Да, мы все не могли нарадоваться последней военной весне. Казалось, и солнце нынче ярче, и сирень душистее, и луга как никогда прежде искрятся росой… А люди полны надежд. Ложишься спать и не думаешь, что ночью завоет сирена и придется спускаться в убежище, не ждешь для себя и близких видимых и невидимых угроз, жданных и негаданных опасностей… Война подходила к концу, и это было главное.

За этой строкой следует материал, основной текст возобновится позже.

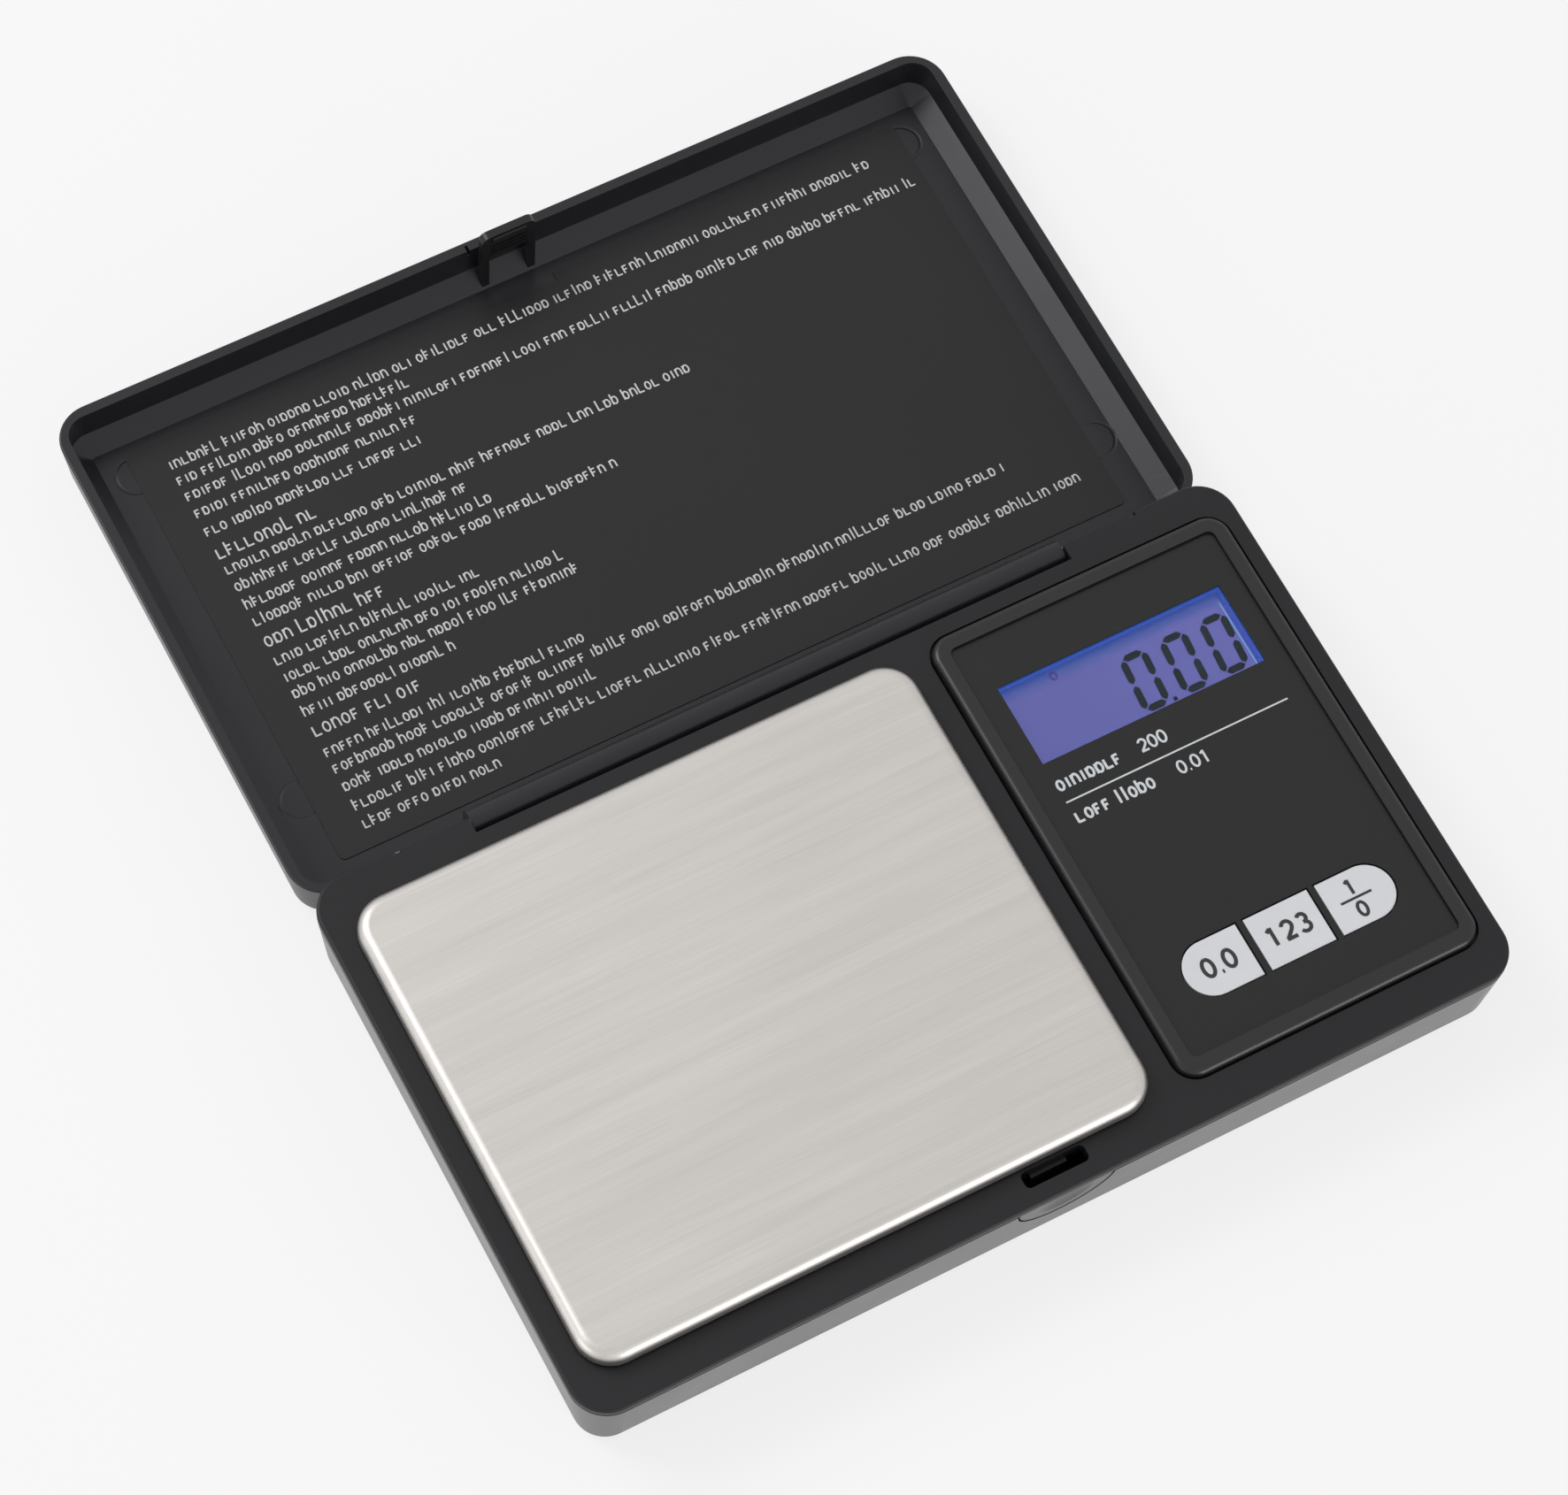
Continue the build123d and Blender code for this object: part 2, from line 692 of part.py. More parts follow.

А через Каунас тянулся людской поток. Изможденные, голодные, оборванные люди брели на восток. Это возвращались из Германии оставшиеся в живых мужчины и женщины из-под Минска, Витебска, Смоленска, Орла, угнанные оккупантами в Германию… Некоторые ехали на видавших виды телегах, усадив детей, прихватив клетку с канарейками, а то и корзину с курами, привязав к задку тощего теленка… В Верхней Фреде, в зеленом лесочке, разбил шатры цыганский табор. Что за цыгане, откуда они? Мой тесть Меркелис Рачкаускас отправился потолковать с ними. Он выяснил, что чудом уцелевшие цыгане (их гитлеровцы истребляли поголовно, как и евреев) возвращаются из Германии в родную Бессарабию или даже Румынию. Над разведенным костром уже булькал котел с каким-то варевом, одни цыганки нянчили детей, другие плясали у костра, третьи предлагали прохожим погадать… Пока тесть беседовал с цыганами, один из них вытащил из воза картонную коробку и торжественно открыл ее. В коробке были совершенно новые башмаки! Профессор примерил, и оказалось, что они ему в самый раз. Паре башмаков из хорошей кожи тогда просто не было цены, и профессор, долго не торговавшись, купил их. Сунув коробку под мышку, он весело вернулся домой. Но каким было его и наше удивление, когда дома в коробке оказался только один башмак!.. Другого нет, хоть плачь. Профессор вернулся в табор, но цыгане божились, что продали ему целую пару. Объяснения и переговоры ни к чему не привели — профессор так и вернулся с одним башмаком в руках…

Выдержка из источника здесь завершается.